Из мерцавшего огоньками проигрывателя компакт-дисков, установленного у окна спальни, лилась негромкая музыка.
За окном пробуждался город Сан-Франциско, поднималась непривычная для этих мест ясная утренняя заря — в этот день не будет знаменитого сан-францисского смога.
На кровати, огромной кровати из жёлтой латуни, возлежал Джонни Боз — мужчина отменного здоровья и, помимо всего прочего, человек вкусов — вкусов, как хороших, так и плохих. Он обожал искусство и музыку, а также «презренную» роскошь. Его отрицательные влечения были куда более пагубны — сильнодействующие наркотики, пристрастие к которым переросло в небольшую зависимость от них. и неправедные женщины.
Женщина, опоясавшая ногами его голое тело, была восхитительна. Её длинные светлые волосы стекали по нагим плечам; её совершенные груди, дразняще висевшие наподобие спелых фруктов над его лицом, были, однако, вне пределов досягаемости его жаждущих губ.
Женщина наклонила свой красный ротик и с жадностью поцеловала его, выбросив, как жало, язык. Он вернул поцелуй, глубоко засосав её язык в свой рот. Она взяла его руки, подняла их над головой и скрутила их. Затем выдернула из-под подушки белый шёлковый шарф и, связав одним его концом запястья рук мужчины, а другой конец шарфика прикрепила к латунному изголовью кровати. Мужчина натянул свои путы и закрыл от наслаждения глаза.
Она соскользнула вниз на его тело, и он вошёл в неё, проникая очень глубоко, подчиняясь напору её бёдер. Он ожил, пронзая её, врываясь, пробуравливаясь внутрь, ощущая на себе вес её влажного тела.
Они были полностью захвачены моментом, поглощены жестокой силой наркотического секса. Прикрыв глаза, она приподнялась над ним, а затем всей тяжестью собственного тела рухнула вниз, сев на него, как на кол. Её груди увеличились и окрепли.

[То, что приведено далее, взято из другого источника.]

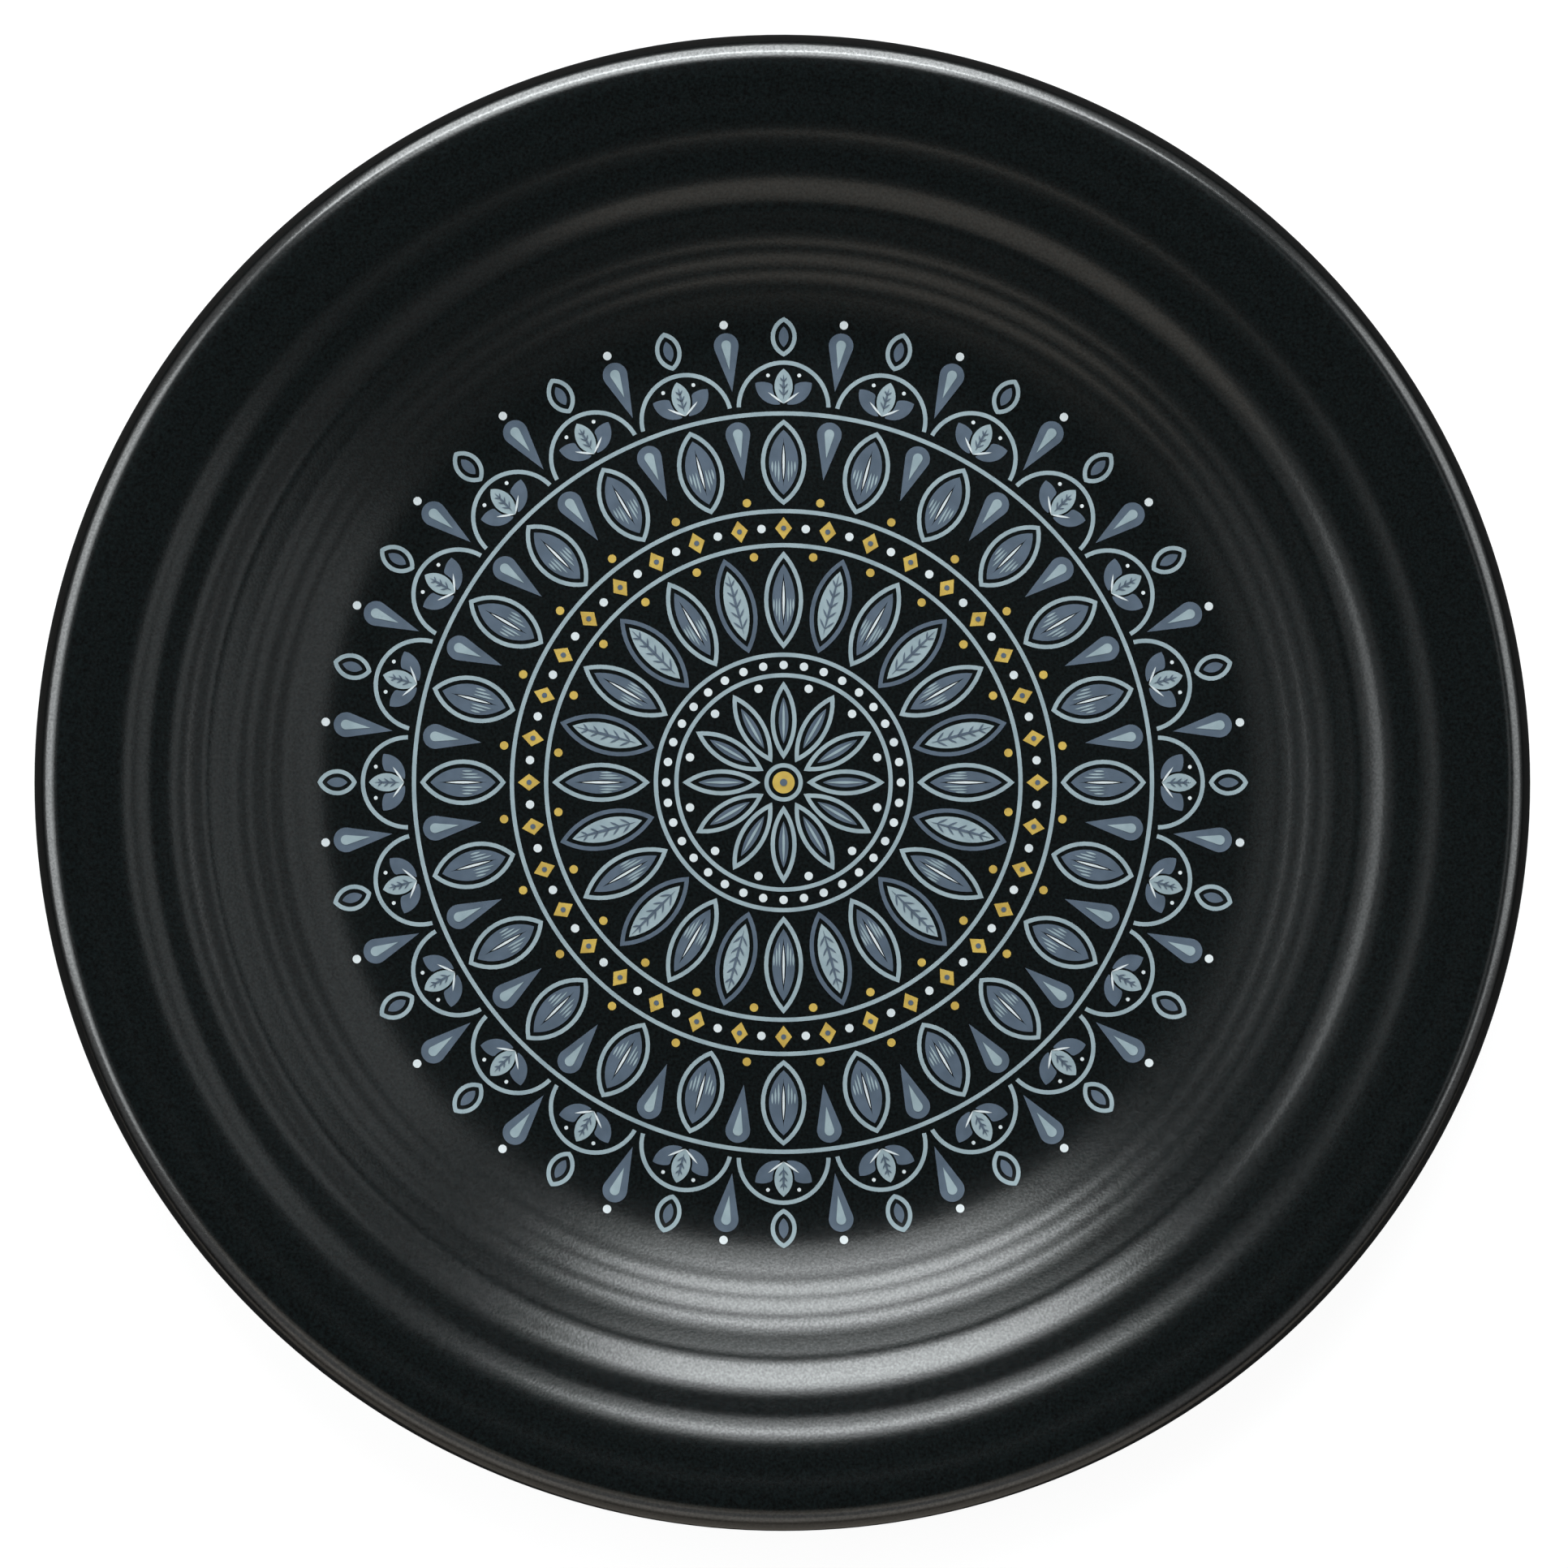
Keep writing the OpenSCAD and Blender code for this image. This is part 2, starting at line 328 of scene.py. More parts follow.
@dataclass(frozen=True)
class SatinBlackGlaze:
    """Iron-black glaze, dipped and fired.

    Fine crystals in it break each reflection into a soft satin glow, and the coat is thicker and darker in
    places. A warm tint is painted on the lip's outer edge: a painted reflection of warm surroundings.
    """

    base: str = "#010202"
    thick: str = "#000101"
    fleck: str = "#0d1516"
    # painted reflection: a warm tint on the lip's outer edge, as if it mirrored warm surroundings
    painted_lip_reflection: str = "#11100f"
    roughness: Grain = Grain(1.1, 0.165, 0.19)
    ior: float = 1.9  # iron and manganese in the glass raise it above 1.5
    clouds: Grain = Grain(9.0, 0.0, 0.7)
    peel: Grain = Grain(2.4, 0.0, 0.0012)
    crystals: Grain = Grain(0.4, 0.0, 0.003)  # coarser than the real crystals, so that they show
    flecks: Grain = Grain(0.45, 0.0, 1.0)
    sparkle: Grain = Grain(0.4, 0.4, 0.6)  # specular level, where 0.5 is that of plain glass
    # where the painted warm reflection on the lip's edge starts and where it is full
    painted_reflection_from: float = 112.0  # mm from the axis
    painted_reflection_to: float = 113.6
    crest: tuple[float, float, float, float] = (111.0, 111.7, 112.4, 113.0)  # mm: starts, full, full, ends
    crest_gloss: float = 1.8  # on the lip's crest iron gathers in the thin coat, which shines more
    crest_ior: float = 2.25

    def build(self, name: str) -> bpy.types.Material:
        """Builds the material.

        Args:
            name: The material's name.

        Returns:
            The material.
        """
        finish = Finish(name)
        # edge marks the lip's outer edge, where a warm reflection is painted into the colour
        edge = finish.add(
            "ShaderNodeMapRange",
            {"Value": finish.radius(), "From Min": self.painted_reflection_from * MM, "From Max": self.painted_reflection_to * MM},
            interpolation_type="SMOOTHSTEP",
        ).outputs[0]
        finish.colour(self.base, (
            (finish.noise(self.clouds), self.thick),
            (finish.noise(self.flecks), self.fleck),
            (edge, self.painted_lip_reflection),
        ))
        finish.feed("Roughness", finish.noise(self.roughness))
        crest = self.on_crest(finish)
        more = {0: crest, 1: self.crest_gloss - 1, 2: 1.0}
        shine = finish.add("ShaderNodeMath", more, operation="MULTIPLY_ADD")
        crystals = finish.noise(self.sparkle)
        gloss = finish.add("ShaderNodeMath", {0: crystals, 1: shine}, operation="MULTIPLY")
        finish.feed("Specular IOR Level", gloss.outputs[0])
        ior = {"Value": crest, "To Min": self.ior, "To Max": self.crest_ior}
        finish.feed("IOR", finish.add("ShaderNodeMapRange", ior).outputs[0])
        finish.relief((self.peel, self.crystals))
        return finish.material

    def on_crest(self, finish: Finish) -> Any:
        """Marks the lip's crest.

        Args:
            finish: The material under construction.

        Returns:
            The output that gives 1 on the crest and 0 elsewhere.
        """
        start, full, last, end = (r * MM for r in self.crest)
        radius = finish.radius()
        inner, outer = (
            finish.add(
                "ShaderNodeMapRange",
                {"Value": radius, "From Min": zero, "From Max": one},
                interpolation_type="SMOOTHSTEP",
            ).outputs[0]
            for zero, one in ((start, full), (end, last))
        )
        return finish.add("ShaderNodeMath", {0: inner, 1: outer}, operation="MULTIPLY").outputs[0]


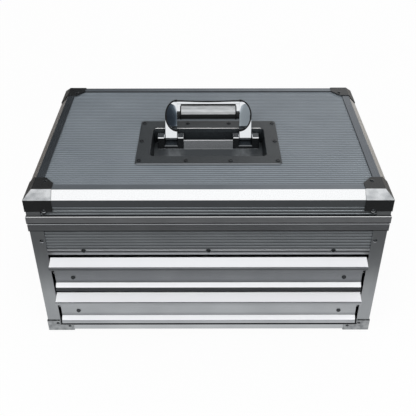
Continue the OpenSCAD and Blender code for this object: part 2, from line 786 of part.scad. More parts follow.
module lid_cap() {
    outer_x = case_w/2;
    outer_y = case_d/2;
    intersection() {
        difference() {
            lid_block(cap_t);
            lid_block(0);
        }
        linear_extrude(case_h + over) {
            polygon([
                [outer_x - cap_x, outer_y + over], [outer_x - cap_x, outer_y - cap_flap],
                [cap_rivet_x, outer_y - cap_y + cap_slope],
                [outer_x - cap_shoulder, outer_y - cap_y + cap_slope],
                [outer_x - cap_shoulder, outer_y - cap_y], [outer_x + over, outer_y - cap_y],
                [outer_x + over, outer_y + over]]);
            translate([cap_rivet_x, cap_rivet_y]) circle(cap_lobe);
        }
    }
    on_rear(cap_rivet_x, cap_rivet_z) cylinder(r = cap_lobe, h = cap_t);
    on_side(cap_side_y, cap_rivet_z) cylinder(r = cap_lobe, h = cap_t);
}

module lid_caps() color("darkslategray") placed() all_corners() lid_cap();

module lid_rivets() color("silver") placed() all_corners() {
    translate([cap_rivet_x, cap_rivet_y, case_h]) rivet_head();
    translate([0, cap_t, 0]) on_rear(cap_rivet_x, cap_rivet_z) rivet_head();
    on_side(cap_side_y, cap_rivet_z, case_w/2) rivet_head();
}

// ---- Handle ----

// Drafted block with round corners that fills the recess, grown outwards.
module recess_block(grow, z0, z1, draft = recess_draft) {
    half_x = recess_w/2 - recess_draft - dish_corner;
    half_y = recess_d/2 - recess_draft - dish_corner;
    r = dish_corner + grow;
    hull() for (x = [-half_x, half_x], y = [-half_y, half_y])
        translate([x, recess_y + y, z0]) cylinder(r1 = r, r2 = r + draft, h = z1 - z0, $fn = 32);
}

module dish_flange() translate([0, dish_y, lid_board_top]) {
    half_x = dish_w/2 - dish_corner;
    half_y = dish_d/2 - dish_corner;
    hull() for (x = [-half_x, half_x], y = [-half_y, half_y]) translate([x, y, 0]) {
        cylinder(r = dish_corner, h = dish_t - dish_edge, $fn = 32);
        cylinder(r = dish_corner - dish_edge, h = dish_t, $fn = 32);
    }
}

module handle_dish() color("darkslategray") placed() difference() {
    union() {
        dish_flange();
        recess_block(dish_t, recess_z - dish_t, dish_top - dish_edge);
    }
    recess_block(0, recess_z, dish_top + over);
    recess_block(recess_draft - dish_edge/2, dish_top - dish_edge, dish_top + over, over + dish_edge);
}

module dish_screws() color("gray") placed() translate([0, dish_y, dish_top]) {
    for (x = [-1, 1]*dish_screw_x, y = [-1, 0, 1]*dish_screw_y) translate([x, y, 0]) screw_head();
    for (x = [-1, 1]*dish_inner_x, y = [-1, 1]*dish_screw_y) translate([x, y, 0]) screw_head();
}

module pivot_axis() translate([0, pivot_y, pivot_z]) children();

// Puts a shape that is drawn from the pivot up along the handle in its resting place.
module leaning() pivot_axis() rotate([-handle_lean, 0, 0]) children();

// Cylinder along X between two places.
module rod(from, to, r) translate([from, 0, 0]) rotate([0, 90, 0]) cylinder(r = r, h = to - from);

module handle_bracket() difference() {
    slot_in = leg_in - leg_gap;
    slot_w = leg_w + 2*leg_gap;
    wide = bracket_out - bracket_in;
    stop_z = pivot_z - leg_t/4; // the leaning leg passes over the slot's rear wall
    union() {
        translate([bracket_in, pivot_y - bracket_fore, recess_z]) cube([wide, bracket_fore, bracket_h]);
        translate([bracket_in, pivot_y, recess_z]) cube([wide, bracket_aft, pivot_z - recess_z]);
        pivot_axis() rod(bracket_in, bracket_out, bracket_aft);
    }
    translate([slot_in, pivot_y - bracket_fore - over, slot_z])
        cube([slot_w, bracket_fore + over + leg_t/2 + leg_gap, bracket_h + bracket_aft]);
    translate([slot_in, pivot_y, stop_z]) cube([slot_w, bracket_aft + over, 2*bracket_aft]);
    pivot_axis() rod(bracket_in - over, bracket_out + over, handle_pin_r);
}

module handle_brackets() color("darkslategray") placed() both_sides() handle_bracket();

module handle_bridge() color("dimgray") placed()
    translate([-bracket_in, pivot_y - bracket_fore, recess_z]) cube([2*bracket_in, bridge_t, bridge_h]);

module handle_pins() color("silver") placed() both_sides() pivot_axis()
    rod(bracket_in + pin_inset, bracket_out - pin_inset, handle_pin_r);

// Half an ellipse to the right of the Y axis.
function half_ellipse(a, b, steps = 24) =
    [for (i = [0:steps]) let (t = 180*(i/steps - 0.5)) [a*cos(t), b*sin(t)]];

// One layer of a cheek, scaled about the middle of its flat side and as thick as the bulge allows.
module cheek_slice(share, bulge) translate([leg_in, leg_t/2 + bulge*cheek_aft, cheek_mid])
    rotate([90, 0, 0]) linear_extrude(leg_t + bulge*(cheek_fore + cheek_aft))
        polygon(half_ellipse(leg_w*share, cheek_h/2*share));

module handle_side() difference() {
    union() {
        translate([leg_in, -leg_t/2, 0]) cube([leg_w, leg_t, cheek_mid]);
        rod(leg_in, leg_out, leg_t/2);
        hull() {
            for (layer = cheek_layers) cheek_slice(layer[0], layer[1]);
        }
        translate([grip_len/2, -leg_t/2, grip_up])
            cube([leg_in + over - grip_len/2, leg_t, spine_top - grip_up]);
    }
    rod(leg_in - over, leg_out + over, handle_pin_r + pin_clearance);
}

module handle_frame() color("silver") placed() leaning() {
    both_sides() handle_side();
    edge = spine_h/5;
    half = leg_t/2;
    translate([-leg_in - over, 0, 0]) rotate([90, 0, 90]) linear_extrude(2*(leg_in + over)) polygon([
        [-half, spine_foot], [-half, spine_top - edge], [edge - half, spine_top], [half - edge, spine_top],
        [half, spine_top - edge], [half, spine_foot]]);
}

// The lower half of the grip runs on to the legs under the frame's end blocks.
module handle_grip() color("black") placed() leaning() translate([0, 0, grip_up]) {
    rod(-grip_len/2, grip_len/2, grip_r);
    both_sides() difference() {
        rod(grip_len/2 - over, leg_in, grip_end_r);
        translate([grip_len/2, -grip_r, 0]) cube([leg_in, 2*grip_r, grip_r]);
    }
}

// ---- Drawers ----

// Section of a drawer front: a web with a pull ledge above and a lower ledge below.
module drawer_front(z) color("gray") placed() translate([-drawer_half, 0, z]) rotate([90, 0, 90])
    linear_extrude(2*drawer_half) {
        t = front_t;
        top = drawer_h;
        pull_y = -frame_y - pull_reach;
        edge = top - pull_drop;
        sill = sill_lip + sill_reach;
        polygon([
            [web_y, top], [-frame_y, top], [pull_y + front_nose, edge], [pull_y, edge - front_nose],
            [pull_y, edge - pull_lip], [pull_y + t, edge - pull_lip], [pull_y + t, edge - t],
            [-frame_y, top - t], [web_y - t, top - t], [web_y - t, sill],
            [web_y - t - sill_reach, sill_lip], [web_y - t - sill_reach, 0], [web_y - sill_reach, 0],
            [web_y - sill_reach, sill_lip - bend*t], [web_y, sill - bend*t]]);
    }

module drawer_tray(z) color("lightgray") placed() translate([0, web_y, z + tray_lift]) difference() {
    inner = tray_half - tray_t;
    translate([-tray_half, 0, 0]) cube([2*tray_half, tray_d, tray_h]);
    translate([-inner, tray_t, tray_t]) cube([2*inner, tray_d - 2*tray_t, tray_h]);
}

module drawer_runners(z) color("silver") placed() both_sides()
    translate([tray_half, web_y, z + tray_lift + runner_z]) {
        translate([0, 0, -runner_z/4]) cube([runner_t, tray_d - runner_t, runner_z/2]);
        cube([flange_x - tray_half, tray_d - runner_t, runner_t]);
    }

module drawer_screws(z) color("silver") placed() both_sides()
    on_front(drawer_screw_x, z + drawer_screw_z, web_y - front_t) screw_head();

module lower_drawer_front() drawer_front(drawer_bottoms[0]);

module lower_drawer_tray() drawer_tray(drawer_bottoms[0]);

module lower_drawer_runners() drawer_runners(drawer_bottoms[0]);

module lower_drawer_screws() drawer_screws(drawer_bottoms[0]);

module upper_drawer_front() drawer_front(drawer_bottoms[1]);

module upper_drawer_tray() drawer_tray(drawer_bottoms[1]);

module upper_drawer_runners() drawer_runners(drawer_bottoms[1]);

module upper_drawer_screws() drawer_screws(drawer_bottoms[1]);

base_panel();
left_panel();
right_panel();
rear_panel();
front_panel();
front_rail();
compartment_floor();
bottom_rail_front();
bottom_rail_rear();
bottom_rail_sides();
post_front_left();
post_front_right();
rear_posts();
bottom_caps();
case_band_front();
case_band_rear();
case_band_left();
case_band_right();
case_rivets();
front_rail_screws();
drawer_rails();
lower_hinge_leaf();
hinge_pin();
latch_base_left();
latch_base_right();
latch_pins();
lid_panel();
lid_frame_front();
lid_frame_rear();
lid_frame_left();
lid_frame_right();
lid_strip_front();
lid_strip_rear();
lid_strip_sides();
lid_band_front();
lid_band_rear();
lid_band_left();
lid_band_right();
lid_corner_angles();
lid_caps();
lid_rivets();
upper_hinge_leaf();
latch_keepers();
handle_dish();
dish_screws();
handle_brackets();
handle_bridge();
handle_pins();
handle_frame();
handle_grip();
latch_left();
latch_right();
upper_drawer_front();
upper_drawer_tray();
upper_drawer_runners();
upper_drawer_screws();
lower_drawer_front();
lower_drawer_tray();
lower_drawer_runners();
lower_drawer_screws();
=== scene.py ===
import bpy, bmesh, math
from mathutils import Matrix, Vector


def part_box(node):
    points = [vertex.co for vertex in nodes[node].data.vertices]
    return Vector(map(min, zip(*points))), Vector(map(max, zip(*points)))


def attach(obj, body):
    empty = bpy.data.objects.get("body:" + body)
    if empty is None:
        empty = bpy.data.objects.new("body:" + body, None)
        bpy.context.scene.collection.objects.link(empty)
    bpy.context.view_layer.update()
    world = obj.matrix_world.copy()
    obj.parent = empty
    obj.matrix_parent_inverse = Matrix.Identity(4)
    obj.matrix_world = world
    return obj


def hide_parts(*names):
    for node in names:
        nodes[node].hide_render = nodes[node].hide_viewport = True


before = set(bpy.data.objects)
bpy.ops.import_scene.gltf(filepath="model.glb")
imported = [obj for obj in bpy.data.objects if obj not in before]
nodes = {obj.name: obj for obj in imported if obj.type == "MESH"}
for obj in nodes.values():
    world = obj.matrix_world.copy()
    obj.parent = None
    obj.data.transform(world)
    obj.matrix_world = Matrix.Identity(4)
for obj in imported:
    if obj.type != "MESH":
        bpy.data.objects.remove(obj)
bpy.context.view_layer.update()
scene = bpy.context.scene
mm = 0.001
caseY = 4.35 * mm  # the case's middle lies this far behind the frame's origin
print("frame loaded:", len(nodes), "nodes")


# colours are written as sRGB hex and shaded as linear; a bare number is a grey that is linear already
def linear(tone):
    if not isinstance(tone, str):
        return (tone, tone, tone, 1.0)
    rgb = [int(tone[i:i + 2], 16) / 255 for i in (1, 3, 5)]
    return tuple(c / 12.92 if c <= 0.04045 else ((c + 0.055) / 1.055) ** 2.4 for c in rgb) + (1.0,)


# adds one node with its settings and links and gives back its outputs: a socket feeds the input that it is given for,
# stops go on a ramp, and any other value goes on the input or on the node
def addNode(tree, kind, settings=None):
    made = tree.nodes.new("ShaderNode" + kind)
    for key, value in (settings or {}).items():
        if isinstance(value, bpy.types.NodeSocket):
            tree.links.new(value, made.inputs[key])
        elif key == "stops":
            elements = made.color_ramp.elements
            while len(elements) < len(value):
                elements.new(0.5)
            for element, (at, tone) in zip(elements, value):
                element.position = at
                element.color = linear(tone)
        elif isinstance(key, int) or key in made.inputs:
            made.inputs[key].default_value = linear(value) if isinstance(value, str) else value
        else:
            setattr(made, key, value)
    return made.outputs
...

Он почувствовал, как глубоко внутри забил ключом оргазм, и откинул голову, выставив напоказ своё белое горло. Рот его раскрылся в безмолвном крике, глаза глубоко запали в глазницы. В восторге от прелестных мук он неистово рванул шарф, обвязывавший его руки.
И наступил её момент. Серебряным светом в её руках мельком сверкнуло нечто стальное, острое и смертоносное. Её правая рука быстро и безжалостно опустилась; оружие прокололо его мертвенно-бледную шею, теперь неожиданно окрасившуюся кровью в алый цвет. Он забился в конвульсиях, ошеломлённый болью, предшествовавшей стремительной, насильственной смерти и переполнявшей его силы оргазма.
Снова и снова её рука бросалась на его шею, его грудь, его лёгкие. Кремовые простыни превратились в красные.
Он умер, вливая в неё не только своё естество, но и душу.
Белые и красные проблесковые огни полицейских машин, словно рассыпанных в бродвейском квартале 3500 перед «Пасифик Хайтс Викториэн» Джонни Боза, мерцали, как маяки. Эфир был заполнен треском и болтовнёй регулировщиков движения. Немногочисленные ранние пташки, или, как называют зевак полицейские, — дог-уокеры [1] Дословно: люди, выгуливающие собак (англ.) Здесь и далее прим. пер.
, будто театралы наблюдали за разворачивающимся перед ними действием: на сцене находились полицейские, принявшие на себя беззаботный вид, который сопутствует тем, кто постоянно сталкивается с убийствами.
Немаркированный полицейский автомобиль — без хрома и других украшений, то есть абсолютно без всего, что сразу же наводило на мысль о том, что это может быть только полицейский автомобиль, медленно проехал вниз по улице и остановился возле группы машин и «фараонов». Двое вышедших из неё мужчин уставились на элегантный фасад здания, выполненный в технике городского дома викторианской эпохи.
Старший в этой паре, Гас Моран, одобрительно кивнул.